Frecuentemente se insiste en que las economías occidentales se están mortificando por seguir una estrategia de excesiva austeridad. No obstante, tengo la impresión de que repetimos demasiadas veces semejante mantra sin pararnos a reflexionar mínimamente sobre su veracidad. Voy a ponerles dos ejemplos hipotéticos para comprobarlo.
Imaginemos a tres amigos: A, B y C. Los tres cobran un sueldo de 2.000 euros mensuales pero tienen hábitos de consumo muy distintos. A apenas gasta 800 euros mensuales en lo básico (ropa, comida, habitación y algo de ocio) para poder ahorrar los otros 1.200. B, en cambio, prefiere pulirse íntegros los 2.000 euros mensuales para vivir al día sin que le falte de nada. Y, por último, C se muestra descontento con los niveles de gasto que le permite alcanzar su “insuficiente” sueldo de 2.000 euros, de manera que mes tras mes pide prestados otros 500 euros para complementar su tren de vida. Supongamos que, pasados unos años, estas tres personas deciden modificar ligeramente su comportamiento: A opta por disfrutar un poco más del presente y pasa a gastar 100 euros más al mes (pero sigue ahorrando más de la mitad de su sueldo); B mira un poquito más hacia el futuro y minora su gasto en 100 euros mensuales (ahorra un 5% de su sueldo); y C, conocedor de que no puede continuar aumentando sus deudas indefinidamente, reduce sus desembolsos desde los 2.500 euros mensuales a los 2.400 (en lugar de endeudarse por 500 euros al mes, lo hace por 400).
¿A cuál de los tres amigos calificaría un observador imparcial de “austero”? Claramente a A y sólo a A. B sería un bon vivant que puede costearse su tren de vida mientras posea una fuente de renta estable y C un kamikaze financiero que tarde o temprano tendrá que empezar a gastar mucho menos de lo que ingresa para hacer frente a las deudas que se le han ido acumulando. La paranoia antiausteridad actual nos ha llevado, sin embargo, a calificar a los países que se comportan como C de “austeros”, cuando lo lógico sería tildarles de manirrotos.
Dos gobiernos gemelos
Analicemos en un siguiente ejemplo el comportamiento de los gobiernos de dos hipotéticos países: A y B. El gobierno del país A ha exhibido en los últimos tres años un déficit decreciente con el siguiente perfil: un 12% del PIB en 2009, 10,2% del PIB en 2010 y un 9,9% del PIB en 2011, siendo en 2011 su gasto público antes de intereses un 1,3% superior al de 2009 y copando el 35% de toda la economía. Por su lado, el gobierno del país B exhibió unos déficits del 11,2% en 2009, del 9,7% en 2010 y del 9,5% en 2011, siendo ese año su gasto público antes de intereses un 2,5% inferior al de 2009 y copando el 42% de toda la economía. ¿Diría usted que existe una diferencia abismal entre los gobiernos de ambos países? No. El sentido común dicta, primero, que ninguno de ellos está siendo austero y, segundo, que las diferencias apenas son apreciables: ambos gobiernos gastan más o menos lo mismo que en 2009 (un poco más el del país A que el del B), los dos tienen un perfil del déficit muy parecido (un poco más deficitario el gobierno del país A) y los dos padecen unos Estados que copan buena parte de su economía (un poco más el país B).
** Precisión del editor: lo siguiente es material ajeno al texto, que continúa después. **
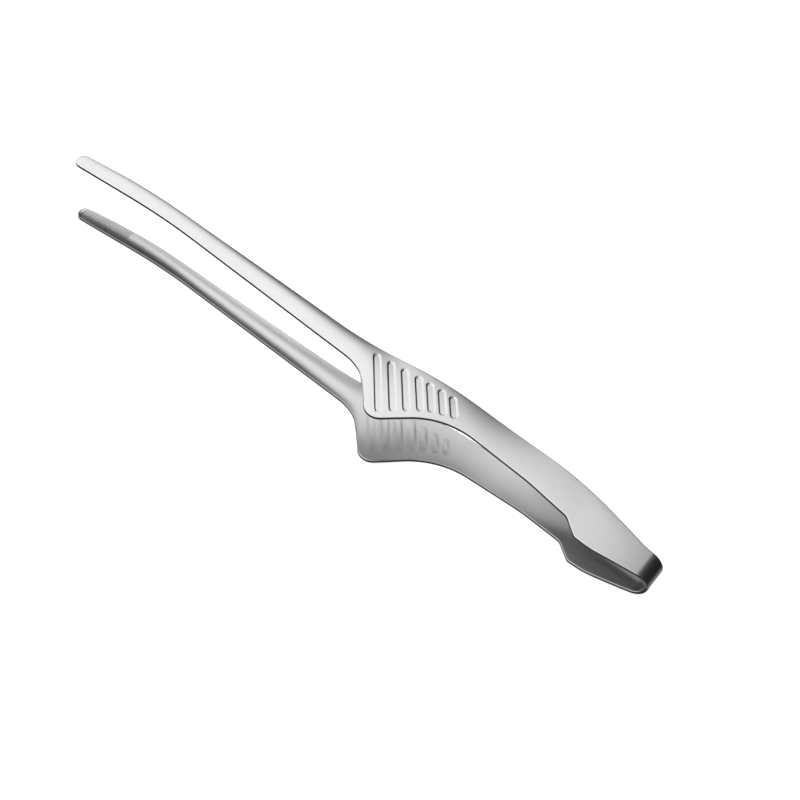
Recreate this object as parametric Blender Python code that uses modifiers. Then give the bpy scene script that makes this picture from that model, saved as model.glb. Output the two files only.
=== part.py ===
"""Sprung steel tongs folded from one stamped strip, in metres, +Z up.

The strip is a narrow U-shaped bow at the back and two arms that mirror each other about the mid-plane.
Each arm runs from the bow through a handle, a finger plate with seven pressed grooves and a long
channelled jaw arm to a rounded tip with cross-cut teeth on its inner face.
Along the strip, d is the developed distance in millimetres: it equals x past the bow's arc, and it
goes on round the arc to the bow's outer end. Across the strip, v runs from 0 at the far edge to 1
at the near edge. The strip frame has x from the bow's outer end and its mid-plane at z 0.
"""

import math

import bmesh
import bpy
from mathutils import Vector

MM = 0.001

# Driving dimensions, in millimetres
LENGTH = 235.0
SHEET = 1.2
BOW_RADIUS = 5.6  # outer radius of the bow
BOW_FLARE = math.radians(8.0)  # slope at which each arm leaves the bow's arc
SEAM = 0.3  # gap between neighbouring nodes of the strip

# Half height of the strip's outer face at its edges: (x, height), from the end of the bow's arc
HEIGHTS = [(15, 6.7), (30, 7.7), (45, 8.8), (65, 10.6), (82, 12.1), (96, 12.65), (120, 12.85),
           (150, 13.15), (190, 13.55), (LENGTH, 14.1)]
# Height of the outward bulge across the strip: (d, height). It shrinks with the width at the tip.
CROWNS = [(0, 0), (30, 0), (50, 0.25), (65, 0.4), (80, 0.5), (98, 0.6), (112, 0.75), (125, 0.85),
          (200, 0.85), (LENGTH, 0.6)]
# How much nearer to the mid-plane the far edge lies than the near one: (d, height)
LEANS = [(0, 0), (30, 0), (45, 0.15), (60, 0.9), (74, 1.4), (88, 1.45), (104, 1.3), (118, 0.9),
         (135, 0.5), (160, 0.3), (200, 0.2), (LENGTH, 0.1)]
BULGE_RADIUS = 7.0  # the tightest curve across the strip

# Corners of the flat blank: (d, y, fillet radius). The near edge carries the shoulder and the fin.
NEAR_EDGE = [(-5, 8.5, 0), (20, 12.2, 30), (26.4, 11.95, 2.2), (32.2, 7.4, 3), (48, 5.2, 60),
             (80.5, 3.65, 28), (99.9, 20.9, 5), (112, 5.5, 16), (198, -1.15, 220), (236, 0.5, 0)]
FAR_EDGE = [(-5, 0.1, 0), (7, 0.1, 25), (34.9, -6.3, 120), (88.4, -7.9, 150), (118, -3.75, 128),
            (209.5, -7.25, 200), (236, -4.45, 0)]
TIP_RADIUS = 2.55
TIP_CENTRE_Y = -2.2
Y_MIDDLE = 5.85  # middle of the strip's width range, which goes to the model's y 0

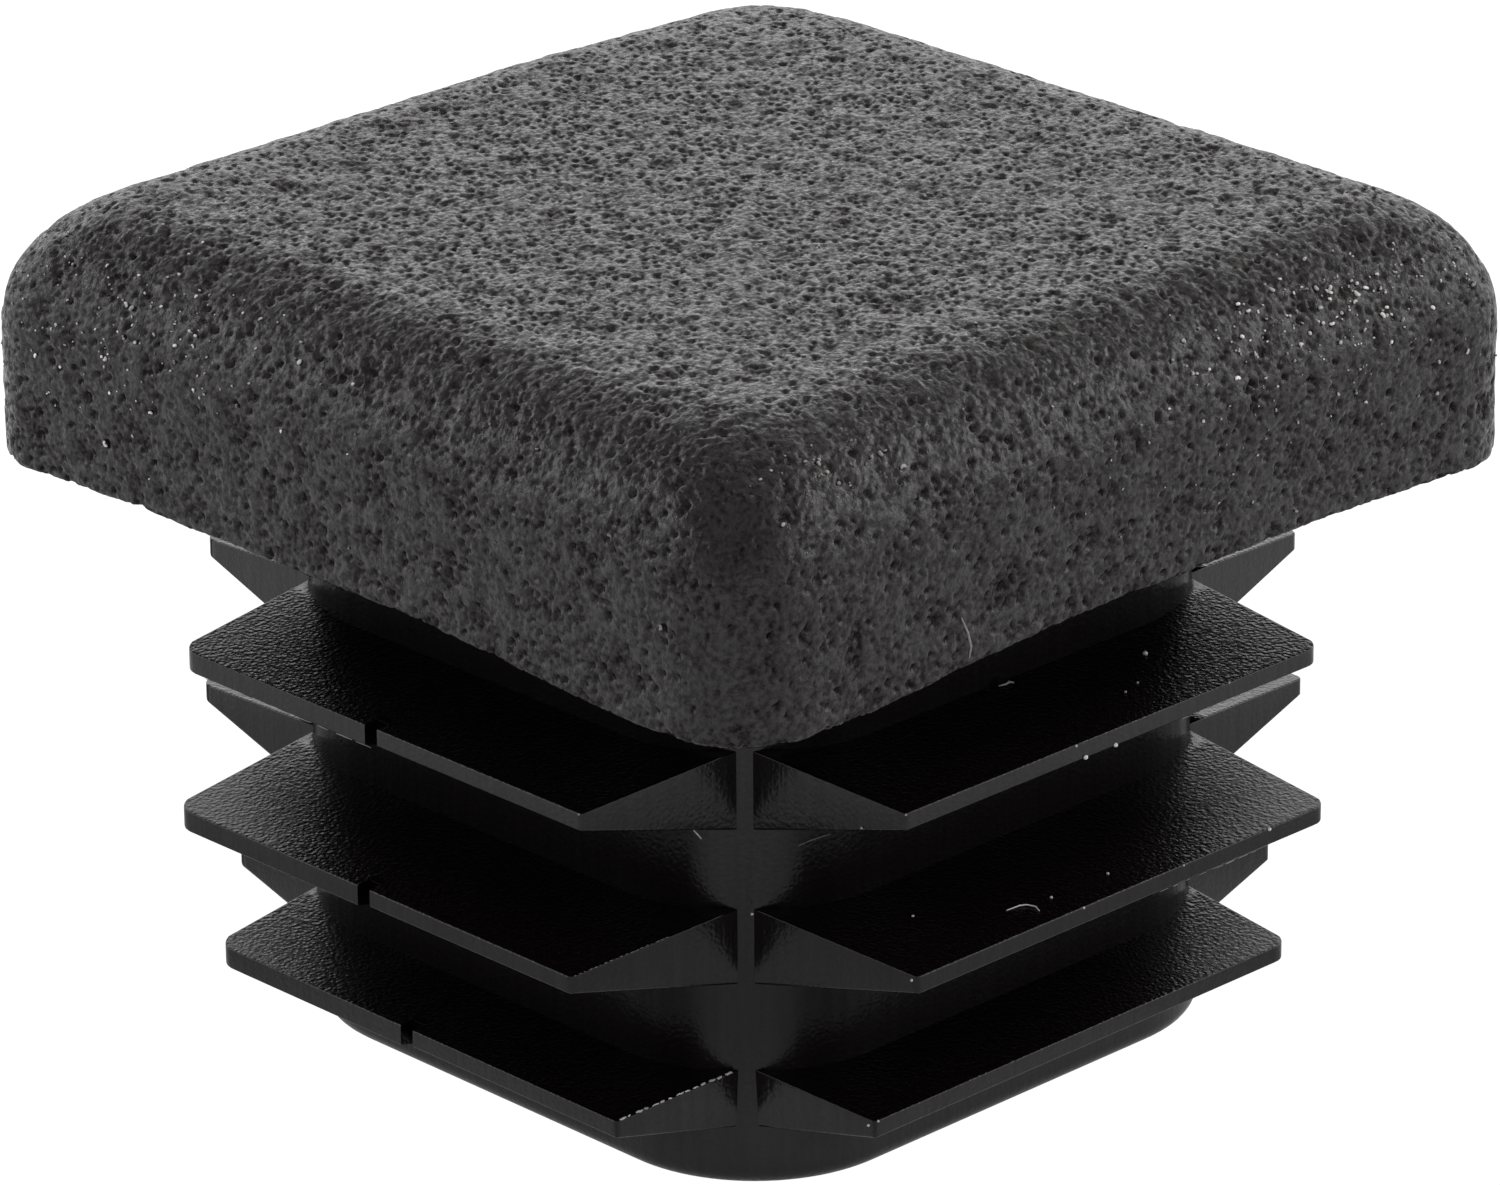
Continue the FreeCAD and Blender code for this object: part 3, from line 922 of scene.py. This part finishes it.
# %% [markdown]
# ## Dust, lint, flash and painted highlights
# The real plug isn't clean. A few crumbs and hairs lie on it, and one end edge has torn flash that
# glitters. Pale hair-thin lines along some lower tip edges are painted highlights, for the white card that
# those edges mirror. Each mark is a little tube along a line, on the surface where it shows on the real
# plug, and all of them are one piece. Bright crescents in the pits of the shoulders are such tubes too:
# painted glints, where the pits would mirror the lamps. The depth attribute of the piece holds how pale
# each mark is.


# %% One tube
def tube(line, radius, paleness):
    """Six-sided tube along a line of places, thinner at both ends and closed there."""
    line = np.array(line, dtype=float)
    ahead = unit(np.gradient(line, axis=0))
    first = unit(np.cross(ahead, (0.31, 0.52, 0.79)))
    second = np.cross(ahead, first)
    angle = np.arange(6) * math.pi / 3
    taper = radius * np.sqrt(1.0 - np.linspace(-0.93, 0.93, len(line)) ** 6)
    across, up = np.cos(angle)[None, :, None], np.sin(angle)[None, :, None]
    ring = first[:, None] * across + second[:, None] * up
    rings = (line[:, None] + taper[:, None, None] * ring).reshape(-1, 3)
    points = np.concatenate([rings, line[[0, -1]]])
    quads, caps = tube_faces(len(line), 6)
    faces = outward(points, np.concatenate([as_triangles(quads), caps]))
    return points, faces, np.full(len(points), paleness)


def crumb(place, radius, paleness):
    """A round crumb: a tube as long as it is thick."""
    steps = np.linspace(-0.8, 0.8, 5)[:, None] * np.array([radius, 0.3 * radius, 0.2 * radius])
    return tube(np.array(place) + steps, radius, paleness)


def dashes(start, stop, count, radius, paleness, chance):
    """Broken line from start to stop: short tubes of uneven length, thickness and paleness."""
    start, stop = np.array(start), np.array(stop)
    found = []
    for part in range(count):
        length, thick, pale = chance.uniform((0.25, 0.5, 0.4), (0.9, 1.0, 1.0))
        steps = (part + np.linspace(0.0, length, 4)[:, None]) / count
        wave = chance.uniform(-0.3, 0.3, (4, 1)) * radius
        found.append(tube(start + (stop - start) * steps + wave, radius * thick, paleness * pale))
    return found


def glint(place, facing, radius, paleness, chance):
    """A painted glint: a pale crescent on the floor of a pit, where the pit would mirror a lamp, made as a
    short bow across a random direction.
    """
    across = unit(np.cross(facing, chance.normal(size=3)))
    turn = (np.linspace(-0.8, 0.8, 5) * chance.uniform(0.3, 1.5))[:, None]
    bow = 1.8 * radius * (np.sin(turn) * across + (1.0 - np.cos(turn)) * np.cross(facing, across))
    return tube(place + bow + facing * 0.7 * radius, radius, paleness)


# %% [markdown]
# ## Dust grey and painted highlights
# Lint and crumbs are dull, freshly torn flash is pale, the painted glints are nearly white and the painted
# edge highlights are pale grey. One finish serves them all, because each mark stores its own paleness in
# the mesh.


# %% Finish of the marks
def lint_and_highlight_finish():
    """Dull grey to nearly white, by the paleness that each mark carries."""
    lint_and_highlight_paint = bpy.data.materials.new("lint_flash_and_painted_highlights")
    nodes = Nodes(lint_and_highlight_paint)
    pale = nodes.add("ShaderNodeAttribute", {"attribute_name": "depth"}, output="Fac")
    # the pale end of the mix also colours the painted glints and the painted edge highlights
    tones = {0: pale, 6: (0.01, 0.008, 0.008, 1.0), 7: (0.95, 0.93, 0.90, 1.0)}
    tone = nodes.add("ShaderNodeMix", {"data_type": "RGBA"}, tones, output=2)
    skin = nodes.add("ShaderNodeBsdfPrincipled", values={"Base Color": tone, "Roughness": 0.45})
    nodes.show("ShaderNodeOutputMaterial", skin)
    return lint_and_highlight_paint


# %% All marks
chance = np.random.default_rng(5)
marks = [
    tube([(-8.22, -6.65, 8.80), (-8.22, -6.78, 8.74), (-8.22, -6.90, 8.67)], 0.015, 0.70),
    tube([
        (-6.60, -8.21, 8.40), (-6.20, -8.21, 8.41), (-5.80, -8.21, 8.39), (-5.60, -8.21, 8.37),
    ], 0.012, 0.14),
    tube([
        (-2.70, -10.75, 6.43), (-2.35, -10.80, 6.45), (-2.20, -10.88, 6.45),
        (-2.10, -11.05, 6.43), (-2.18, -11.25, 6.41),
    ], 0.018, 0.70),
    tube([
        (-0.50, -8.35, 10.38), (-0.33, -8.42, 10.40), (-0.22, -8.38, 10.40), (-0.12, -8.45, 10.38),
    ], 0.030, 0.25),
    tube([
        (-5.90, -12.46, 14.80), (-5.70, -12.46, 14.40), (-5.60, -12.46, 14.05), (-5.65, -12.46, 13.80),
    ], 0.030, 0.22),
    tube([
        (4.20, -7.70, 6.68), (4.00, -7.75, 6.68), (3.60, -7.95, 6.67), (3.50, -8.00, 6.66),
    ], 0.030, 0.06),
]
for place, radius, paleness in (
    ((3.25, -9.25, 10.31), 0.055, 0.60),
    ((2.05, -10.15, 10.23), 0.030, 0.35),
    ((1.50, -10.30, 10.22), 0.030, 0.35),
    ((0.10, -7.80, 10.40), 0.060, 0.12),
    ((4.95, -10.75, 10.16), 0.030, 0.30),
    ((-0.90, -11.38, 9.72), 0.055, 0.75),
    ((0.05, -11.38, 9.72), 0.050, 0.75),
    ((-1.20, -11.38, 10.08), 0.030, 0.50),
    ((3.70, -11.37, 10.10), 0.030, 0.30),
    ((-1.50, -10.95, 6.42), 0.035, 0.55),
    ((0.30, -10.95, 6.42), 0.035, 0.50),
    ((-1.25, -11.70, 6.33), 0.030, 0.60),
    ((-4.50, -9.65, 6.52), 0.032, 0.55),
    ((1.95, -11.70, 6.33), 0.025, 0.45),
    ((4.75, -11.70, 6.33), 0.045, 0.70),
    ((-11.37, -6.40, 10.08), 0.026, 0.20),
    ((-6.45, -11.37, 10.08), 0.025, 0.30),
    ((-6.62, -10.20, 9.46), 0.028, 0.40),
    ((-7.20, -7.40, 6.72), 0.030, 0.55),
    ((-6.75, -10.52, 2.53), 0.030, 0.55),
    ((-6.45, -10.52, 2.53), 0.030, 0.50),
    ((-6.60, -11.69, 6.34), 0.030, 0.50),
):
    marks.append(crumb(place, radius, paleness))
marks += dashes((-10.42, -6.54, 2.57), (-7.35, -6.93, 2.82), 14, 0.030, 0.70, chance)
marks += dashes((-11.60, -6.41, 6.35), (-9.00, -6.72, 6.56), 19, 0.011, 0.30, chance)
# painted highlights: pale broken lines along lower tip edges, for the white card that those edges mirror
marks += dashes((-11.36, 5.80, 9.60), (-11.36, 0.15, 9.60), 9, 0.014, 0.30, chance)
marks += dashes((2.20, -11.36, 9.68), (5.60, -11.36, 9.68), 8, 0.014, 0.25, chance)
marks += dashes((1.20, -11.69, 5.93), (4.60, -11.69, 5.93), 8, 0.014, 0.25, chance)
# painted glints: pale crescents strewn on the shoulders, where the pits would mirror the lamps
for side, walk, level, spread, count, paleness in (
    (0, 0.75, FLAT + 0.60 * QUARTER, (0.11, 0.50), 130, 1.00),
    (0, 0.72, FLAT + 0.95 * QUARTER, (0.14, 1.00), 90, 0.60),
    (0, 0.09, FLAT + 0.50 * QUARTER, (0.05, 0.45), 30, 0.45),
    (3, 0.19, FLAT + 0.75 * QUARTER, (0.10, 1.10), 150, 1.00),
    (3, 0.55, FLAT + 0.80 * QUARTER, (0.25, 1.20), 14, 0.30),
    (0, 0.45, FLAT * 0.75, (0.30, 1.60), 20, 0.45),
):
    walks_found = np.clip(chance.normal(walk, spread[0], count), 0.01, 0.99)
    levels_found = chance.normal(level, spread[1], count)
    found, facings, _ = head_skin(levels_found, np.full(count, side), walks_found)
    for place, facing in zip(found, facings):
        radius = 0.018 + 0.026 * chance.random() ** 3
        marks.append(glint(place, facing, radius, paleness * chance.uniform(0.35, 1.0), chance))
print("marks made:", len(marks))

# %% All marks as one piece
sizes = [0] + [len(points) for points, _, _ in marks]
mark_points, mark_faces, mark_shades = zip(*marks)
mark_faces = [faces + offset for faces, offset in zip(mark_faces, np.cumsum(sizes))]
mark_points, mark_faces = np.concatenate(mark_points), np.concatenate(mark_faces)
# no mark stands outside the box of the CAD model
mark_points = np.clip(mark_points, (-12.49, -12.49, 0.01), (12.49, 12.49, 19.69))
mark_normals = area_normals(mark_points, mark_faces)
paleness = np.concatenate(mark_shades)
add_piece("lint_flash_and_painted_highlights", mark_points, NO_QUADS, mark_faces, mark_normals, lint_and_highlight_finish(), paleness)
Pues bien, no estamos ante dos países hipotéticos, sino ante Estados Unidos (país A) y España (país B). El primero es para muchos un ejemplo de políticas de estímulo que explican por qué, de momento, su economía está creciendo, mientras que el segundo es, para esos mismos muchos, un ejemplo de políticas de austeridad que están devastando al país. En realidad, y dejando de lado los prejuicios ideológicos, debería resultar evidente que el Gobierno de España ha seguido la misma política de “estímulo” que el de EEUU, punto de déficit arriba o abajo. Tal como explica la buena teoría económica, ni EEUU está mejor que España por haber aplicado unas políticas de estímulo calcadas a las de nuestro país, ni España está peor que EEUU por haber seguido unas inobservables políticas de austeridad. Más bien, los dos están retrasando su salida de la crisis por arrastrar a sus economías a un escenario de saturación de deuda. En el caso de España, la credibilidad de su deuda ya ha colapsado; en el caso de la más dinámica economía estadounidense, todavía no lo ha hecho pero terminará sucediendo si no rectifica su senda de desequilibrio presupuestario.
Desengáñese. Analice fríamente la realidad y pronto caerá en la cuenta de que el último de los adjetivos que merece el gobierno de España es el de “austero” por el hecho de gastar casi un 30% más de lo que ingresa.